▸ **Your objective**:
Copy out the line that contains "Model this object", the line that contains "with sugar flowers.", and every line between them, exactly, and nothing else.

▸ **Data in this exercise**:
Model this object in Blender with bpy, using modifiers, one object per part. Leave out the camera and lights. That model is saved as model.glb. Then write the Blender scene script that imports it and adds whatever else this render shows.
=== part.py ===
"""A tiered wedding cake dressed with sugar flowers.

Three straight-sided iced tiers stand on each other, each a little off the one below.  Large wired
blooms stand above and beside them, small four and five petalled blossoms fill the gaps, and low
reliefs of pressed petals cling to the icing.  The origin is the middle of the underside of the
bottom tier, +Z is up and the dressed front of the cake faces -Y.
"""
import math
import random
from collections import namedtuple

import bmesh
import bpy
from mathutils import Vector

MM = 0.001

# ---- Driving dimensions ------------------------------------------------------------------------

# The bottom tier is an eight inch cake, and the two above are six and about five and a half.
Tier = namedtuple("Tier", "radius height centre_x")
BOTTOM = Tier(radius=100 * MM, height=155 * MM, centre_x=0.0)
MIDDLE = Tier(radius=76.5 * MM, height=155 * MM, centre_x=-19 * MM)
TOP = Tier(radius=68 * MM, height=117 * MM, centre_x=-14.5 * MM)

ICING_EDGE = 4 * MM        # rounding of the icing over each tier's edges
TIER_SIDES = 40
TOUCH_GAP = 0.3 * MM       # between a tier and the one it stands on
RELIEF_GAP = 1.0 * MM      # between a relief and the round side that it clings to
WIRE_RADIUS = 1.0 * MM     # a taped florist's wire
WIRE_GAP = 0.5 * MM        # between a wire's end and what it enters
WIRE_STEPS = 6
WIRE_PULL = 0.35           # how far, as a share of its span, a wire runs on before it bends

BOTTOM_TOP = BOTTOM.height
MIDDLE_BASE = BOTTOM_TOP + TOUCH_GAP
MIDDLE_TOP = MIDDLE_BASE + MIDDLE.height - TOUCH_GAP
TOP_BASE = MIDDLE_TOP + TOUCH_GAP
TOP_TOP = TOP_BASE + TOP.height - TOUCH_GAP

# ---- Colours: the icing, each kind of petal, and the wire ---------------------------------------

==

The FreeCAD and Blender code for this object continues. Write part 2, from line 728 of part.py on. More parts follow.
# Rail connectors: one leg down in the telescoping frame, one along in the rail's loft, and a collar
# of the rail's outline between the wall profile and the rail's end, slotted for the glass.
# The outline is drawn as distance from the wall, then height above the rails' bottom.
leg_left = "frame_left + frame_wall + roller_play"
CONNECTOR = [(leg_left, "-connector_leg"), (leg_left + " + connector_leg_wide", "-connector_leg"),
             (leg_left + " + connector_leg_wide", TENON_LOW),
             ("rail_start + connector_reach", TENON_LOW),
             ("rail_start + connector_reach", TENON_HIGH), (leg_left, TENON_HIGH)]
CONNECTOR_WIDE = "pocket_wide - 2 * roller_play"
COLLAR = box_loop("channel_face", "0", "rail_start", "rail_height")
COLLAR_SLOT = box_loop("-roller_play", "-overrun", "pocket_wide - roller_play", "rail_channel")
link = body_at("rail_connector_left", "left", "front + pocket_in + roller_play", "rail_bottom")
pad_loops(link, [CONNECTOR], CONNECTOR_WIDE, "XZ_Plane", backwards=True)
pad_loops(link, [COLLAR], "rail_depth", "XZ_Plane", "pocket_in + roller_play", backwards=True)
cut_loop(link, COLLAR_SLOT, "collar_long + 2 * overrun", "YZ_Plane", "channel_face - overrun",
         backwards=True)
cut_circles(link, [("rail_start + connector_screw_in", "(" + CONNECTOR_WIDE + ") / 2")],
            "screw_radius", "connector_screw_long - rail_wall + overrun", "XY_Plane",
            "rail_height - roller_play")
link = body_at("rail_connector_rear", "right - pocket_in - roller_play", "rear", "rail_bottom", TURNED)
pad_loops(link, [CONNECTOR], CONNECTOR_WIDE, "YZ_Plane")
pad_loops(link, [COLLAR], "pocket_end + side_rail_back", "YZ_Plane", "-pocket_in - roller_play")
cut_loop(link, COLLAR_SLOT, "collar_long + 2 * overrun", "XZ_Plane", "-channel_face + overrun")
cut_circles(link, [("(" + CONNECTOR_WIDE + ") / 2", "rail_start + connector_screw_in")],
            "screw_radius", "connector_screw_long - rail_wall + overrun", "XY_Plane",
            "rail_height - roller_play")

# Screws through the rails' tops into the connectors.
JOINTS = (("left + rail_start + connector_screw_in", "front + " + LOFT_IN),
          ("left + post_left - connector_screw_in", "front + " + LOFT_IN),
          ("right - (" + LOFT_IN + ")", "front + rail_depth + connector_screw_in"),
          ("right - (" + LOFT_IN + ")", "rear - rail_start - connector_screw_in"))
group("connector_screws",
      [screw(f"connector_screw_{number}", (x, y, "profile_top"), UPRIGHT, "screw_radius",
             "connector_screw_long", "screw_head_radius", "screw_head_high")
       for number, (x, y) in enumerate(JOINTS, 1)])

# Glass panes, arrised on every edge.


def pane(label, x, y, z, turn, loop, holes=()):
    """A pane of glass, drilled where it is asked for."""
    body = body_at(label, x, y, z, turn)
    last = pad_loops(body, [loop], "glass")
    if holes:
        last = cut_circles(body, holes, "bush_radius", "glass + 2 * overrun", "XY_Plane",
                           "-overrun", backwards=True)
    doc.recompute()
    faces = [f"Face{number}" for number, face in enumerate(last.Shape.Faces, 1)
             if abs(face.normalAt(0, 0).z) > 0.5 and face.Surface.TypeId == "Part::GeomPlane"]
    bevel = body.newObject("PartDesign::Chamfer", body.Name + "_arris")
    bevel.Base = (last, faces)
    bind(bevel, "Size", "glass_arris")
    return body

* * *

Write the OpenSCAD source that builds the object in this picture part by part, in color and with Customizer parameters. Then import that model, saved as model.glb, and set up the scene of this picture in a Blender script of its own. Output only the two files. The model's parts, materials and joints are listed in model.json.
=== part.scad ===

▸ **Reply to the exercise**:
Model this object in Blender with bpy, using modifiers, one object per part. Leave out the camera and lights. That model is saved as model.glb. Then write the Blender scene script that imports it and adds whatever else this render shows.
=== part.py ===
"""A tiered wedding cake dressed with sugar flowers.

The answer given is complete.